Similarly, on zoo2 I would echo 2 into the myid file, and so on. Next, start zookeeper service. Note, that no systemd units are included in the tarball, so you have to make those yourself.

[root@zoo1 opt]# systemctl enable pulsar.zookeeper
[root@zoo1 opt]# systemctl start pulsar.zookeeper

Finally, initialize the zookeeper cluster. You only need to do this once on one machine in the cluster:

[root@zoo1 opt]# /opt/pulsar/bin/pulsar initialize-cluster-metadata --cluster pulsar-cl --zookeeper zoo1.example.net:2181 --configuration-store zoo1.example.net --web-service-url http://pulsar-cl.example.net:8080 --web-service-url-tls https://pulsar-cl.example.net:8443 --broker-service-url pulsar://pulsar-cl.example.net:6650 --broker-service-url-tls pulsar+ssl://pulsar-cl.example.net:6651

This concludes basic zookeeper setup. Now, onto remaining three broker nodes.

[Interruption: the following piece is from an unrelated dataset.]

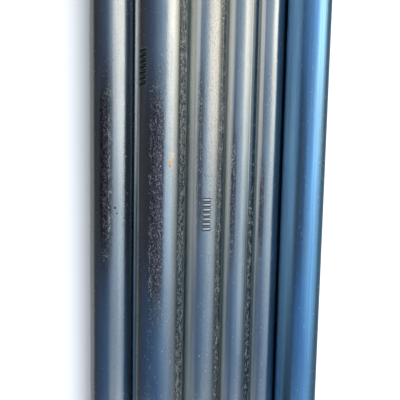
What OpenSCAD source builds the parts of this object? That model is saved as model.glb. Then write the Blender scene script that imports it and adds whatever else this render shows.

Make datadir for bookkeeper:

[root@broker1 opt]# mkdir -p pulsardata/bookkeeper
[root@broker1 opt]# chown -R pulsar:pulsar pulsardata/

In /opt/pulsar/conf/bookkeeper.conf specify zookeeper servers, optionally enable stateful function and set custom directories:

zkServers=zoo1.example.net:2181,zoo2.example.net:2181,zoo3.inteorute.net:2181
extraServerComponents=org.apache.bookkeeper.stream.server.StreamStorageLifecycleComponent
journalDirectory=/opt/pulsardata/bookkeeper/journal
ledgerDirectories=/opt/pulsardata/bookkeeper/ledgers

Now, you can start bookies, and again systemd units are not included in the Pulsar tarball:

[root@broker1 opt]# systemctl enable pulsar.bookkeeper
[root@broker1 opt]# systemctl start pulsar bookkeeper

Perform sanity check on broker nodes:

[root@broker1 opt]# /opt/pulsar/bin/bookkeeper shell bookiesanity

Finally, configure brokers. Set the following parameters in /opt/pulsar/conf/broker.conf:

zookeeperServers=zoo1.example.net:2181,zoo2.example.net:2181,zoo3.example.net:2181
configurationStoreServers=zoo1.example.net:2181.zoo2.example.net:2181,zoo3.example.net:2181
clusterName=pulsar-cl
functionsWorkerEnabled=true
allowAutoTopicCreation=false
managedLedgerDefaultEnsembleSize=2
managedLedgerDefaultWriteQuorum=2
managedLedgerDefaultAckQuorum=2

Next, verify ports with the ones used during matadata initialization:

brokerServicePort=6650
brokerServicePortTls=6651
webServicePort=8080
webServicePortTls=8443

Enable Pulsar functions in /opt/pulsar/conf/functions_worker.yml:

pulsarFunctionsCluster: pulsar-cl

Finally, start brokers:

[root@broker1 opt]# systemctl enable pulsar.broker
[root@broker1 opt]# systemctl start pulsar.broker

This should result in Pulsar cluster. There is no security or encryption set up. Unfortunately, the official docs are no complete when it comes to securing the individual components using SSL certificates. For now.